Tier 1: The "Always-On" Guard (SHAP)

  • Who it's for: The Regulators and the Developers.
  • What it does: For every single transaction, the system runs the SHAP tool. It's fast (under 50ms) and gives a mathematically perfect log.
  • Why: It satisfies the law and helps engineers debug the system without slowing anything down.

Tier 2: The "Emergency" Response (Counterfactuals)

  • Who it's for: The Customer Service Agents and Angry Customers.
  • What it does: Only if a card is blocked and the customer calls to complain, the system runs the "What If" tool.
  • Why: It takes a bit longer (100ms), but it gives the agent a perfect, simple sentence to tell the customer: "We blocked you because the amount was too high for your usual spending pattern." This solves the customer's problem.

Tier 3: The "Weekly" Audit (Rule Extraction)

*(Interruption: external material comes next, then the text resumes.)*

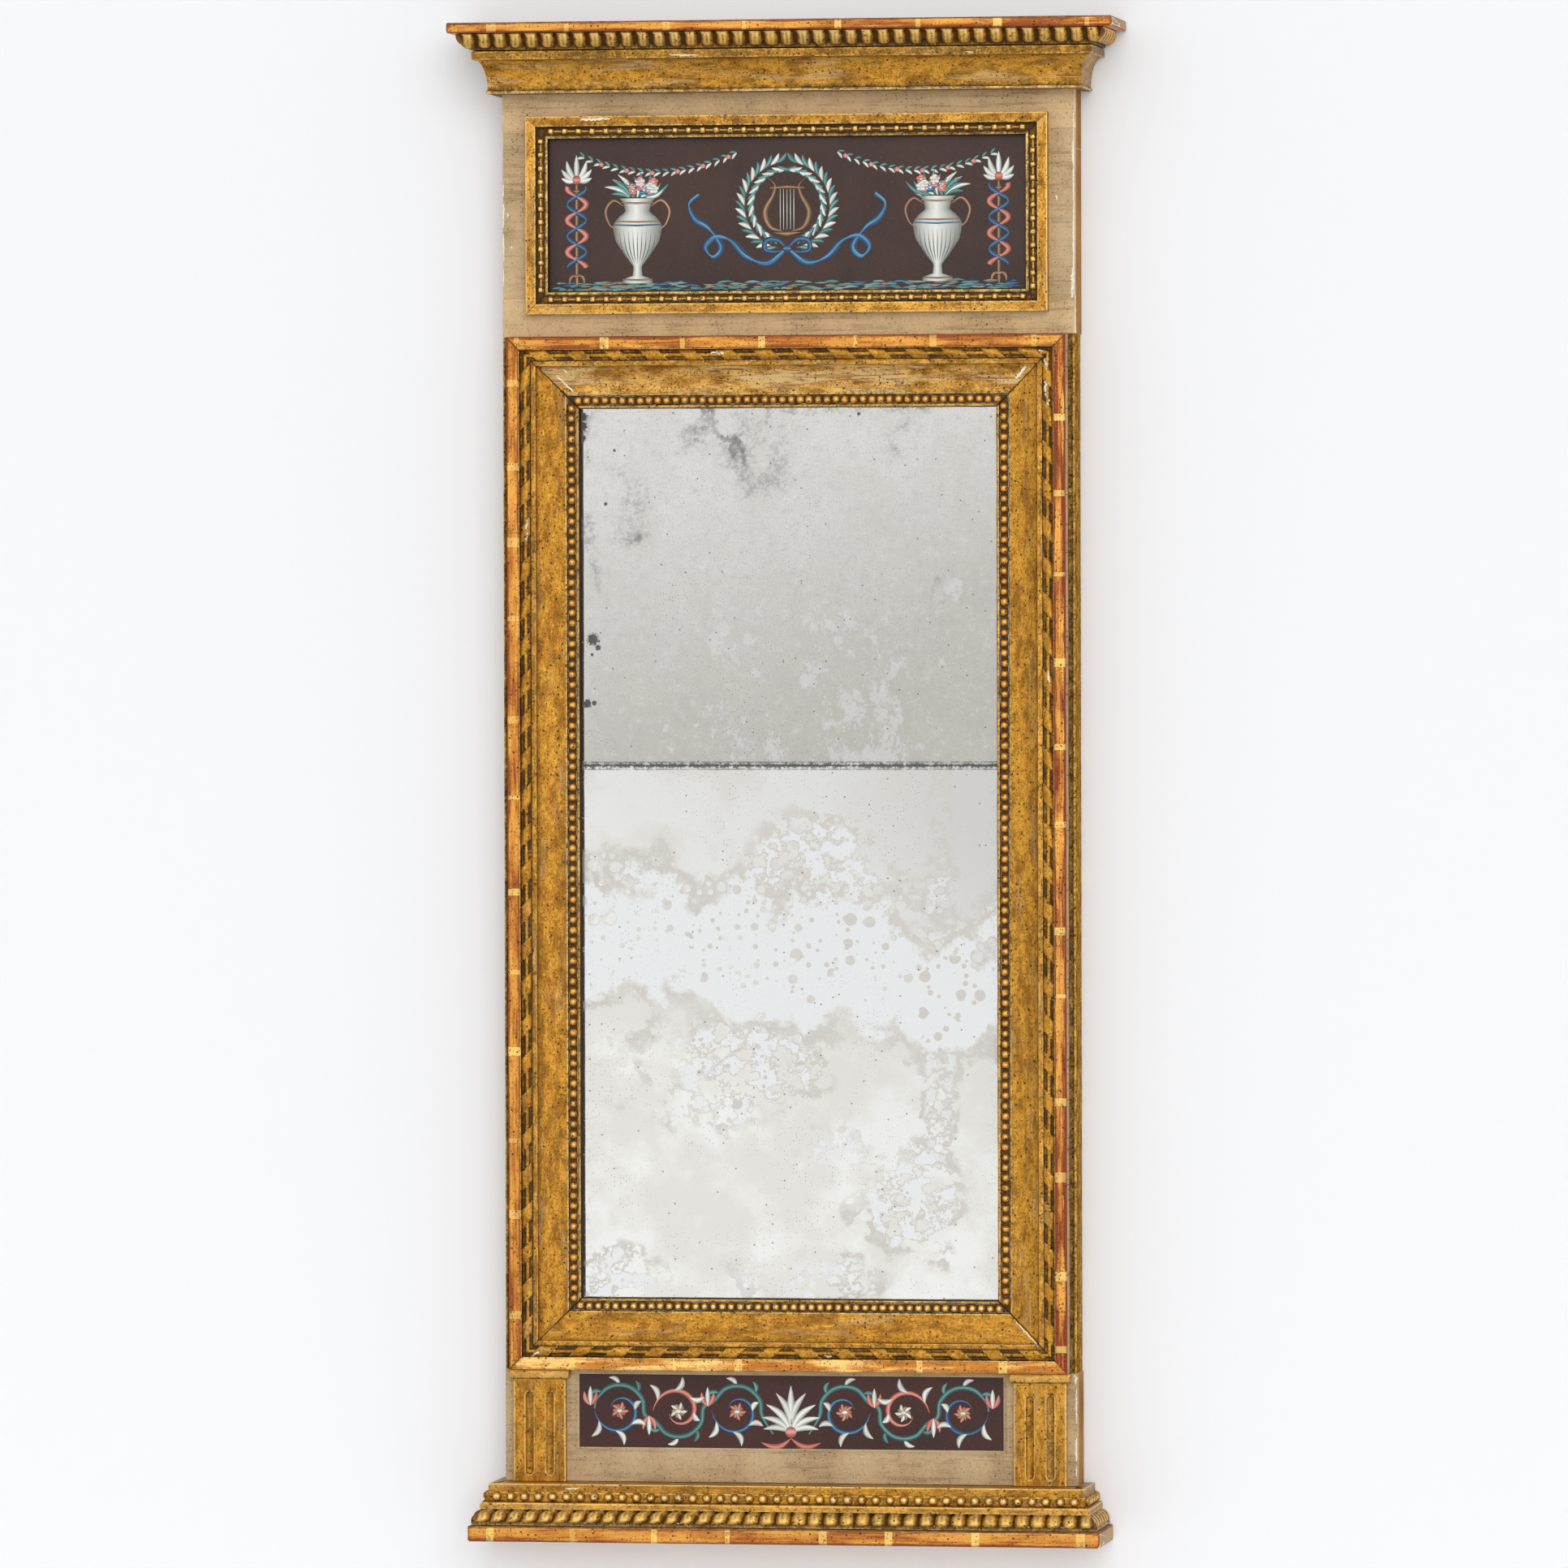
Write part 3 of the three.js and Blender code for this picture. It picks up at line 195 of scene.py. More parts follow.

  • Who it's for: The Regulators (for big-picture checks).
  • What it does: Once a week, when the bank is quiet, the system runs the Rulebook tool offline.
  • Why: It's too slow for real-time, but it creates a giant, easy-to-read manual that proves the AI isn't biased.

💡 The Big Takeaway

The report proves that there is no "one size fits all" explanation.

If you try to use one tool for everyone, you either break the law (too slow), confuse the customer (too technical), or annoy the engineers (not detailed enough).

The ESS (Explainability Solution Space) is like a smart menu that helps banks choose the right tool for the right job. By mixing SHAP (for speed and law), Counterfactuals (for human empathy), and Rule Extraction (for big-picture safety), the bank can be fast, fair, and compliant all at once.

In short: Don't just explain the AI; explain it differently to the judge, the customer, and the mechanic. That's the secret to trustworthy AI.